Jan Fischer: We must not forget what our freedom was born of

Speech of the Prime Minister at the summit of the Visegrad countries in Krakow

I am honoured to have an opportunity to give a speech here, on behalf of the Czech Republic, on the occasion of celebration of one of milestones – the year 1989. It was the year when our countries, after forty years of totalitarian regime, regained freedom. Our countries experienced different ways towards freedom; nevertheless, they had the same will and the same resolution to extricate from the grasp of the domination of a single party.

Here in Poland it was a continuous and persistent pressure of the Solidarnosc Movement that enforced partially free elections which was unprecedented in those times. Even in spite of the fact that the regime reserved only 35 % for non-communist candidates in the Sejm, the lower chamber of the Parliament, these elections showed clearly on which part the real power was. The Solidarnosc Movement won all the possible chairs in the Sejm and in addition 99% mandates in the Senate.

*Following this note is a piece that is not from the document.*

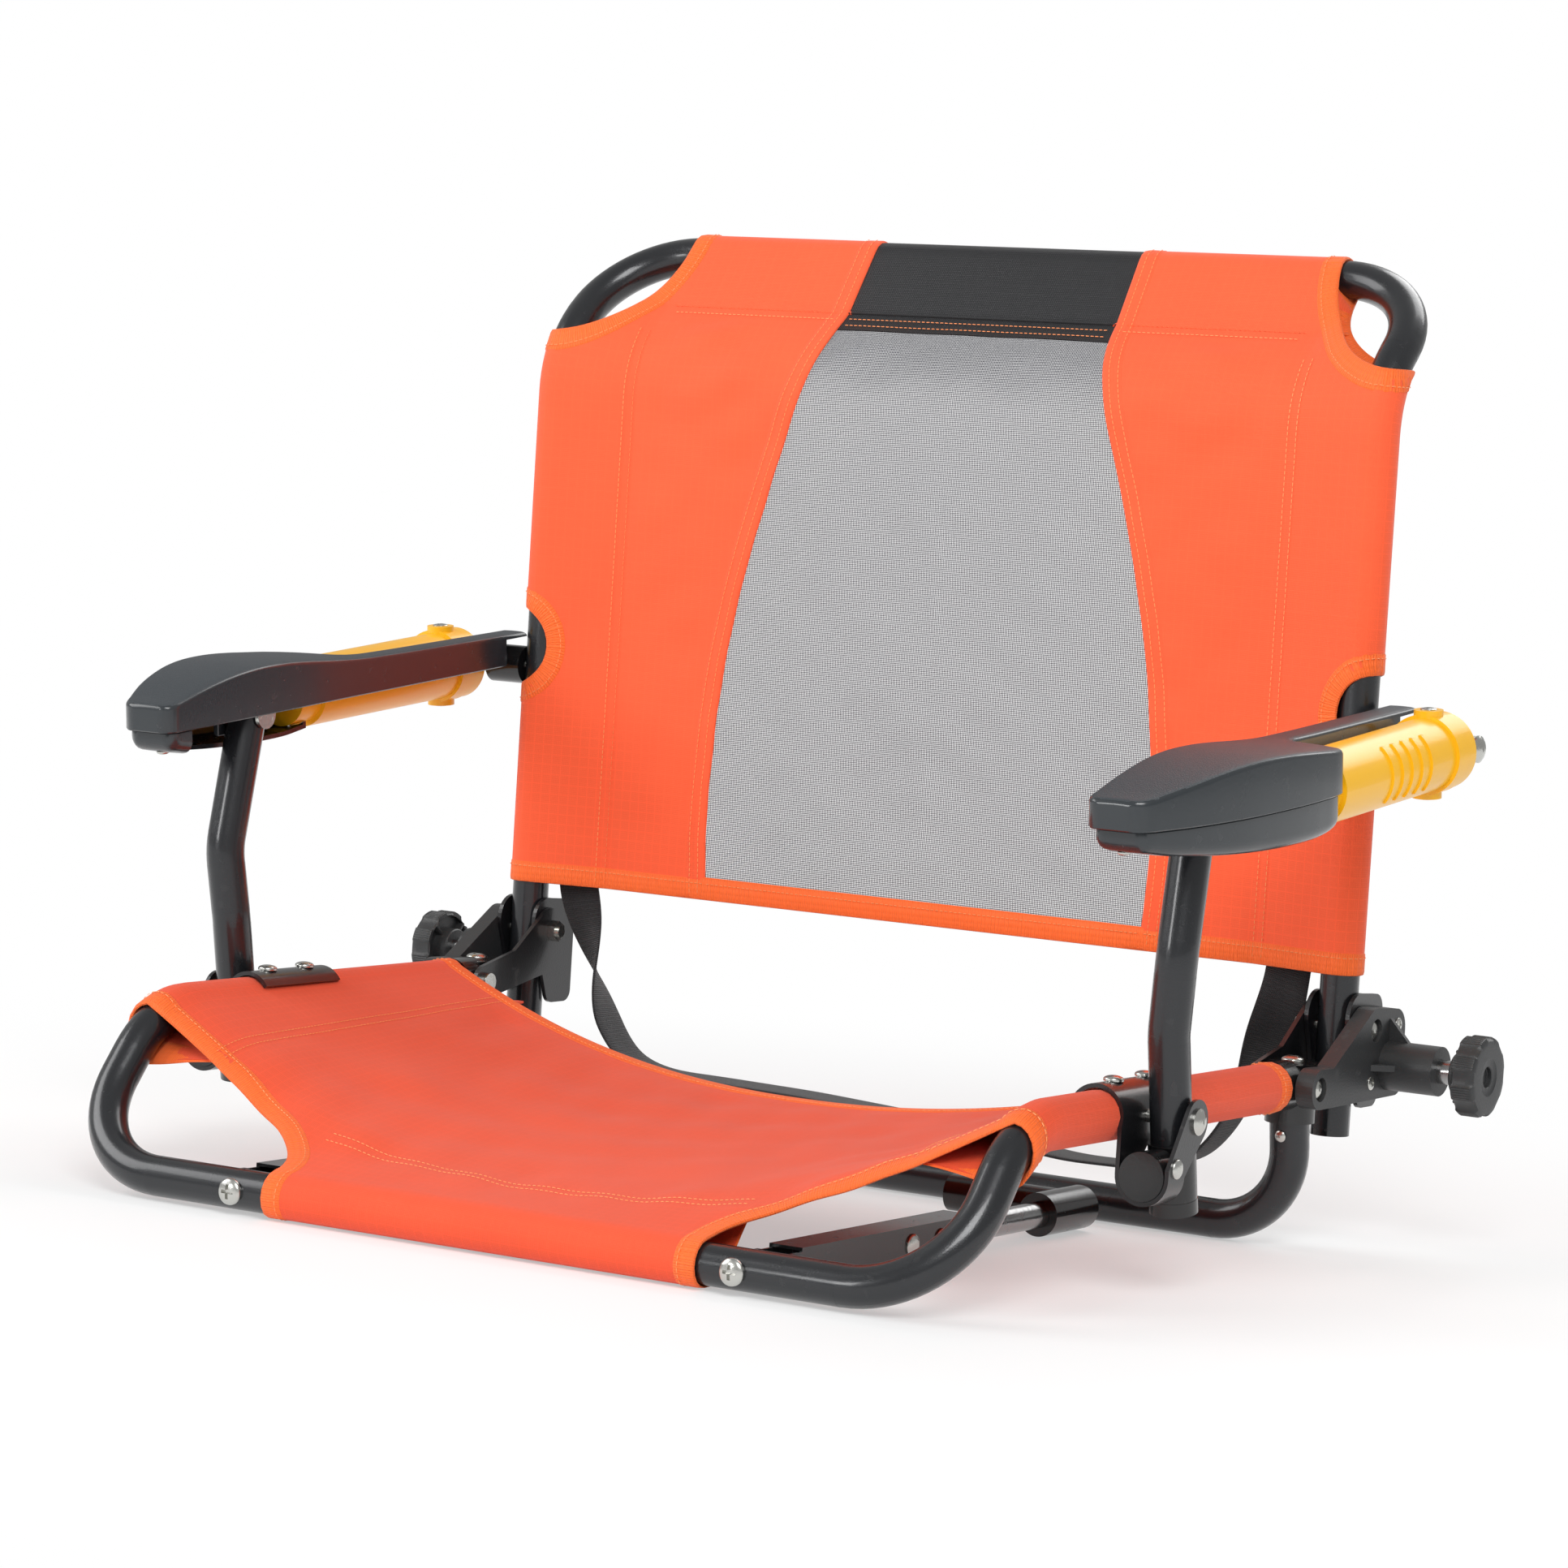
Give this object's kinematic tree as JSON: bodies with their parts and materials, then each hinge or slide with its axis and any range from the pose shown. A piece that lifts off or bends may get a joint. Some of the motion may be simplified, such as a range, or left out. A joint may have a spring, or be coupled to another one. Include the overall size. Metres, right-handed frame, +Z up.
{
  "type": "rocking bleacher seat",
  "caption": "Low folding stadium seat: sling seat and back on bent tube, sprung rocking arms, recline locks with pull knobs, and bench hooks.",
  "frame": {"origin": "on the floor under the middle of the seat's whole box", "axes": "+Z up, +X to the right as seen from the front, the front faces -Y"},
  "size_m": [0.6222, 0.4488, 0.4769],
  "materials": {
    "frame_paint": "satin",
    "bracket_paint": "satin",
    "black_gloss": "gloss",
    "dark_plastic": "matte",
    "arm_plastic": "grained top, glossy sides",
    "yellow_plastic": "semi-gloss",
    "pale_plastic": "matte",
    "zinc": "zinc",
    "steel_rod": "polished",
    "seat_cloth": "woven",
    "back_cloth": "woven",
    "mesh_cloth": "mesh",
    "webbing": "ribbed webbing"
  },
  "bodies": {
    "seat": {"seat_frame": "frame_paint", "floor_leg": "frame_paint", "rail_connectors": "black_gloss", "connector_screws": "zinc", "leg_screws": "zinc", "seat_sling": "seat_cloth", "seat_sleeves": "seat_cloth", "strap_brackets": "bracket_paint", "bracket_rivets": "zinc", "stop_inserts": "dark_plastic", "insert_rivets": "zinc", "post_pivot_bolts": "zinc", "rocker_bolts": "zinc", "hook_bolts": "zinc", "hook_brackets": "bracket_paint", "hook_pins": "zinc", "hook_channels": "bracket_paint", "hook_rivets": "zinc"},
    "rocker": {"inner_link_plates": "bracket_paint", "lock_housing_left": "dark_plastic", "lock_housing_right": "dark_plastic", "link_bolts": "zinc", "housing_screws": "zinc", "plunger_springs": "zinc"},
    "index": {"index_saddles": "bracket_paint"},
    "back": {"back_frame": "frame_paint", "tail_caps": "black_gloss", "back_panels": "back_cloth", "back_mesh": "mesh_cloth", "arm_pivot_bolts": "zinc", "arm_knuckles": "dark_plastic", "arm_washers": "zinc", "carry_strap": "webbing"},
    "posts": {"post_left": "frame_paint", "post_right": "frame_paint", "post_shoes": "dark_plastic"},
    "arm_bolt_pair": {"arm_bolts": "zinc"},
    "arm_bush_set": {"arm_bushes": "zinc"},
    "arms": {"arm_shell_left": "arm_plastic", "arm_shell_right": "arm_plastic", "arm_cover_left": "arm_plastic", "arm_cover_right": "arm_plastic", "arm_screws": "zinc", "spring_housing_left": "yellow_plastic", "spring_housing_right": "yellow_plastic", "ring_screws": "zinc", "rock_springs": "zinc"},
    "guides": {"guide_rings": "pale_plastic"},
    "rods": {"piston_rods": "steel_rod"},
    "plunger_l": {"plunger_left": "steel_rod"},
    "plunger_r": {"plunger_right": "steel_rod"},
    "knob_l": {"knob_left": "dark_plastic"},
    "knob_r": {"knob_right": "dark_plastic"},
    "slider_l": {"hook_slider_left": "pale_plastic"},
    "slider_r": {"hook_slider_right": "pale_plastic"},
    "hook_l": {"hook_rod_left": "steel_rod", "hook_grip_left": "dark_plastic"},
    "hook_r": {"hook_rod_right": "steel_rod", "hook_grip_right": "dark_plastic"}
  },
  "joints": [
    {"name": "rock", "type": "hinge", "parent": "seat", "child": "rocker", "pos_m": [0, 0.0985, 0.0804], "axis": [-1, 0, 0], "range_deg": [0, 10], "stiffness_Nm_per_rad": 120, "springref_deg": -3.44},
    {"name": "recline", "type": "hinge", "parent": "rocker", "child": "index", "pos_m": [0, 0.1565, 0.1047], "axis": [-1, 0, 0], "range_deg": [0, 8]},
    {"name": "fold", "type": "hinge", "parent": "index", "child": "back", "pos_m": [0, 0.1565, 0.1047], "axis": [-1, 0, 0], "range_deg": [-80, 0]},
    {"name": "post_swing", "type": "hinge", "parent": "seat", "child": "posts", "pos_m": [0, -0.0615, 0.08], "axis": [-1, 0, 0], "range_deg": [-80.5, 0.5]},
    {"name": "arm_level", "type": "hinge", "parent": "posts", "child": "arm_bolt_pair", "pos_m": [0, -0.0615, 0.2193], "axis": [-1, 0, 0], "range_deg": [-0.5, 80.5]},
    {"name": "arm_recline_turn", "type": "hinge", "parent": "arm_bolt_pair", "child": "arm_bush_set", "pos_m": [0, -0.0615, 0.2193], "axis": [-1, 0, 0], "range_deg": [-0.1, 1.1]},
    {"name": "arm_rock_turn", "type": "hinge", "parent": "arm_bush_set", "child": "arms", "pos_m": [0, -0.0615, 0.2193], "axis": [-1, 0, 0], "range_deg": [-0.1, 3.8]},
    {"name": "rod_recline", "type": "slide", "parent": "arms", "child": "guides", "axis": [0, 0.9936, 0.1126], "range_m": [-0.0005, 0.0198]},
    {"name": "rod_rock", "type": "slide", "parent": "guides", "child": "rods", "axis": [0, 0.9936, 0.1126], "range_m": [-0.0005, 0.027]},
    {"name": "plunger_pull_left", "type": "slide", "parent": "rocker", "child": "plunger_l", "axis": [-1, 0, 0], "range_m": [0, 0.008], "stiffness_N_per_m": 900, "springref_m": -0.006},
    {"name": "knob_turn_left", "type": "hinge", "parent": "plunger_l", "child": "knob_l", "pos_m": [0, 0.1725, 0.087], "axis": [-1, 0, 0], "range_deg": [0, 90]},
    {"name": "hook_slide_left", "type": "slide", "parent": "seat", "child": "slider_l", "axis": [0, 1, 0], "range_m": [-0.06, 0.02]},
    {"name": "hook_turn_left", "type": "hinge", "parent": "slider_l", "child": "hook_l", "pos_m": [-0.141, 0, 0.011], "axis": [0, 1, 0], "range_deg": [0, 90]},
    {"name": "plunger_pull_right", "type": "slide", "parent": "rocker", "child": "plunger_r", "axis": [1, 0, 0], "range_m": [0, 0.008], "stiffness_N_per_m": 900, "springref_m": -0.006},
    {"name": "knob_turn_right", "type": "hinge", "parent": "plunger_r", "child": "knob_r", "pos_m": [0, 0.1725, 0.087], "axis": [1, 0, 0], "range_deg": [0, 90]},
    {"name": "hook_slide_right", "type": "slide", "parent": "seat", "child": "slider_r", "axis": [0, 1, 0], "range_m": [-0.06, 0.02]},
    {"name": "hook_turn_right", "type": "hinge", "parent": "slider_r", "child": "hook_r", "pos_m": [0.141, 0, 0.011], "axis": [0, -1, 0], "range_deg": [0, 90]}
  ],
  "couplings": [
    {"joint": "post_swing", "follows": "fold", "ratio": 1},
    {"joint": "arm_level", "follows": "fold", "ratio": -1},
    {"joint": "arm_recline_turn", "follows": "recline", "ratio": 0.118},
    {"joint": "arm_rock_turn", "follows": "rock", "ratio": 0.364},
    {"joint": "rod_recline", "follows": "recline", "m_per_rad": 0.1365},
    {"joint": "rod_rock", "follows": "rock", "m_per_rad": 0.1506}
  ]
}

Fears of the communists of coming freedom were valid. Nevertheless, they were vain, after all.

Reminder of those free elections is a reminder of a fantastic political power that citizens, and even subjugated citizens, have in case they join and if they are able to follow decisively their goal: freedom. The regime suppressed the Solidarnosc Movement once in the past, but it did not stifle it. Poles did not let the regime deprive them of that chance for freedom. For that matter, you had a great ally: the Pope John Paul II, former Cracovian archbishop and the Pope, the papacy of whom adumbrated the fall of the Communist empire. It was the assassination attempt – fortunately unsuccessful attempt – which made those fears of the Moscow regime evident

The first Pope of Central and Eastern European countries meant an encouragement and hope not only for Poles but also for less religious Czechs. The canonization of the Saint Agnes of Bohemia in our country also contributed to the November 17 events. We were also inspired by the Solidarnosc Movement and we were keeping our fingers crossed for it. The election in Poland, cutting of wires in Hungary, the fall of the Berlin Wall and the Velvet Revolution in Czechoslovakia – these are four parts of a great puzzle of our freedom. Each nation had to gain freedom in its country; nevertheless we were informed of ourselves, we supported each other, we exchanged our experience. We followed our common goal.

Nowadays, when free elections are obvious, and when all of us are members of a common family of European nations, we must not forget what our freedom was born of. It was born of our will to fight for it, to defend it and to respect it. We should remind how easy is to lose freedom and how difficult is to regain it. I would like to congratulate to Poles, twenty years after those breakthrough elections, on their fight for freedom. I also congratulate to all of us as we lived to see that freedom, and I wish we did not let anybody deprive us of it. Thank you for your attention.